Wildcard Pattern Redirects - Swift Redirects

Wildcard redirects let you fix many URLs at once with a single rule. Use placeholders to catch any text in the "Redirect From" path and send visitors to the right destination—no coding required.

How it works

  • * matches "anything" across one or more path segments.
  • $1, $2, … reuse what the wildcard captured (first match is $1, second is $2, etc.).
  • Rules work on the path part of the URL (everything after your domain).

Example:

From: /blog/* → To: /blogs/news

Any URL that starts with /blog/… will go to /blogs/news.

Common recipes (copy & use)

Move an entire folder

From: /old-collection/*

To: /collections/new-collection

Use when every page under /old-collection/ should point to one place.

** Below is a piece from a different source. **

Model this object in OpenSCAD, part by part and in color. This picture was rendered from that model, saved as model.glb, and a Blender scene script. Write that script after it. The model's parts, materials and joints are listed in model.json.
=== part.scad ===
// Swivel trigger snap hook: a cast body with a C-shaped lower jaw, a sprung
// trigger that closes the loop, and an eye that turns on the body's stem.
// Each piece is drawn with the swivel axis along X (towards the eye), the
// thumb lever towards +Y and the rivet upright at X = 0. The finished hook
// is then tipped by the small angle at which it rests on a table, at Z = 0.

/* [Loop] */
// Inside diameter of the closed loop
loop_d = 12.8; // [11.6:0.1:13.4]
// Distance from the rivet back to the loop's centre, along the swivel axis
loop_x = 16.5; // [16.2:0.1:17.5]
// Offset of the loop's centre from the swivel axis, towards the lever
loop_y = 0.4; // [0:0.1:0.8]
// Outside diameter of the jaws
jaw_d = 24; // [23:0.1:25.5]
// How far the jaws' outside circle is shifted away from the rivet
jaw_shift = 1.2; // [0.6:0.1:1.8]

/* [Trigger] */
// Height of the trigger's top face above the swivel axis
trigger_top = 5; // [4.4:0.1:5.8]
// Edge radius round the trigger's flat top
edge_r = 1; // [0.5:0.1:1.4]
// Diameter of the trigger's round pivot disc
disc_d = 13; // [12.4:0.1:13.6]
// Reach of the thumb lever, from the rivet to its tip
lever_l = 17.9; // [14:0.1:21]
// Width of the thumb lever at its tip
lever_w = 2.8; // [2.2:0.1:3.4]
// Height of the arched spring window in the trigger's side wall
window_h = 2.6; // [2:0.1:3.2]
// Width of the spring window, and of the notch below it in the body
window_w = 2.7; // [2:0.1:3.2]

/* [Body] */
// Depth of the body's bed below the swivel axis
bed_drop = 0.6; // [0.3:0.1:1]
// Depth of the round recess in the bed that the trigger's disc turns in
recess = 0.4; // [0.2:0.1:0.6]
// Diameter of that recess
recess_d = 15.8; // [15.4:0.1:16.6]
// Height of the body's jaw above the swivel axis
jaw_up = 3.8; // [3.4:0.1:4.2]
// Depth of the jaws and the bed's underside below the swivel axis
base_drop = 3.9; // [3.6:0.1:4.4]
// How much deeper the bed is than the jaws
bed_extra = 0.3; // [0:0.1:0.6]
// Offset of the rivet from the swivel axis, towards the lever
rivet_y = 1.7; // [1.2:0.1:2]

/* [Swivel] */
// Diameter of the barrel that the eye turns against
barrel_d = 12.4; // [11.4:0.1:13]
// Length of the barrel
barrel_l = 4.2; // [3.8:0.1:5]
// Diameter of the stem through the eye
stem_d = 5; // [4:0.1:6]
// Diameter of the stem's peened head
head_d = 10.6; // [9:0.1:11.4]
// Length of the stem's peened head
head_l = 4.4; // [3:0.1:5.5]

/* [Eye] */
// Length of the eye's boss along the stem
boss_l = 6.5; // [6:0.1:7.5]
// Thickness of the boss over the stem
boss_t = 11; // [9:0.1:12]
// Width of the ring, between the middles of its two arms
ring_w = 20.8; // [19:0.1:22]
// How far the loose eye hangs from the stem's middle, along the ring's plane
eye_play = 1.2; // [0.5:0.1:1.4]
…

Preserve the article/product slug

From: /blog/*

To: /blogs/news/$1

/blog/how-to-grow → /blogs/news/how-to-grow

Rename a folder and keep sub-paths

From: /pages/*/*

To: /info/$1/$2

/pages/help/shipping → /info/help/shipping

Collapse many product URLs into one

From: /products/*

To: /collections/all

Great when products were deleted.

Move brand pages and keep the brand name

From: /brand/*

To: /collections/$1

/brand/nike → /collections/nike

Fix a wrong top-level path

From: /blog/*

To: /blogs/$1

/blog/tips/bfcm → /blogs/tips/bfcm

Legacy PHP to Shopify

From: /*.php

To: /

/index.php → / (or send to the right modern page)

Tips & best practices

  • Use 301 (permanent) for moved content—best for SEO.
  • One rule beats many: create a wildcard instead of dozens of single redirects.
  • Order matters: keep specific rules above broad ones (if your app supports rule priority).
  • Avoid loops: don't redirect /a/* → /a/$1.
  • Test first: try a few example URLs to confirm they land correctly.
  • Query strings: If you need to keep UTM or query parameters, ensure your rule or app setting preserves them.

Quick starter table

Goal Redirect From Redirect To Result Example
Move blog to new handle /blog/* /blogs/news/$1 /blog/sale → /blogs/news/sale
Merge all brand pages /brands/* /collections/$1 /brands/adidas → /collections/adidas
Retire a folder /outlet/* /collections/sale /outlet/jackets → /collections/sale
Keep deep paths /help/*/* /support/$1/$2 /help/shipping/rates → /support/shipping/rates
Clean up PHP /*.php / /about.php → /

FAQs

Will this pass SEO value?

Yes. use 301. Search engines transfer most ranking signals from the old URL to the new one.

Does * include slashes?

Yes. It captures across path segments. Use multiple wildcards if you want to map each segment to $1, $2, etc.

Can I keep the captured text?

Yes—use $1, $2 in your "Redirect To" field to re-insert what the * matched.

What about trailing slashes?

Treat /path and /path/ consistently. If both exist, add a rule that covers the variant you receive traffic on or set a canonical preference site-wide.